— START OF Information supplied —

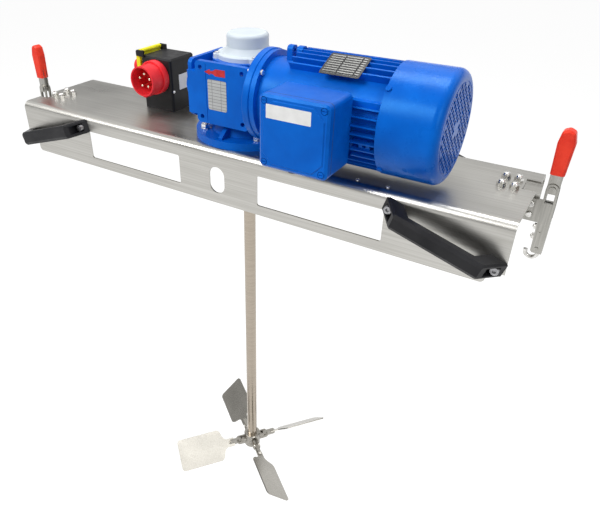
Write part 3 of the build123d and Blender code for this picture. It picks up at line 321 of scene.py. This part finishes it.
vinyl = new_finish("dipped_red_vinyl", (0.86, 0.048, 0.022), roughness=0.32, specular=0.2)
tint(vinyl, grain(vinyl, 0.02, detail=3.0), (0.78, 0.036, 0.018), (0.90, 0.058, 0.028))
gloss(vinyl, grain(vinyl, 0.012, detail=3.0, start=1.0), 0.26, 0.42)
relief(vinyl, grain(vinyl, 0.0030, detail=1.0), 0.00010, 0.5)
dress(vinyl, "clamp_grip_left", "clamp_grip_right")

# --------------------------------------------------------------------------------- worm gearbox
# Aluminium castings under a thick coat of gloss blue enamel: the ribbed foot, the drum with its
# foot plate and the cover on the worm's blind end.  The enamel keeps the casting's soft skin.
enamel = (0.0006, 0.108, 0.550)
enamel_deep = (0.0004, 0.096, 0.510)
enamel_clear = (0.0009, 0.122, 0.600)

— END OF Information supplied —

◆ What you will do ◆
Repeat the material word for word, in full.

◆ Output ◆
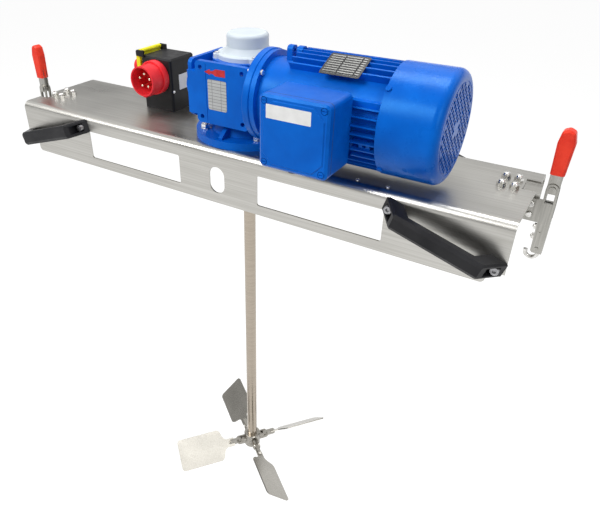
Write part 3 of the build123d and Blender code for this picture. It picks up at line 321 of scene.py. This part finishes it.
vinyl = new_finish("dipped_red_vinyl", (0.86, 0.048, 0.022), roughness=0.32, specular=0.2)
tint(vinyl, grain(vinyl, 0.02, detail=3.0), (0.78, 0.036, 0.018), (0.90, 0.058, 0.028))
gloss(vinyl, grain(vinyl, 0.012, detail=3.0, start=1.0), 0.26, 0.42)
relief(vinyl, grain(vinyl, 0.0030, detail=1.0), 0.00010, 0.5)
dress(vinyl, "clamp_grip_left", "clamp_grip_right")

# --------------------------------------------------------------------------------- worm gearbox
# Aluminium castings under a thick coat of gloss blue enamel: the ribbed foot, the drum with its
# foot plate and the cover on the worm's blind end.  The enamel keeps the casting's soft skin.
enamel = (0.0006, 0.108, 0.550)
enamel_deep = (0.0004, 0.096, 0.510)
enamel_clear = (0.0009, 0.122, 0.600)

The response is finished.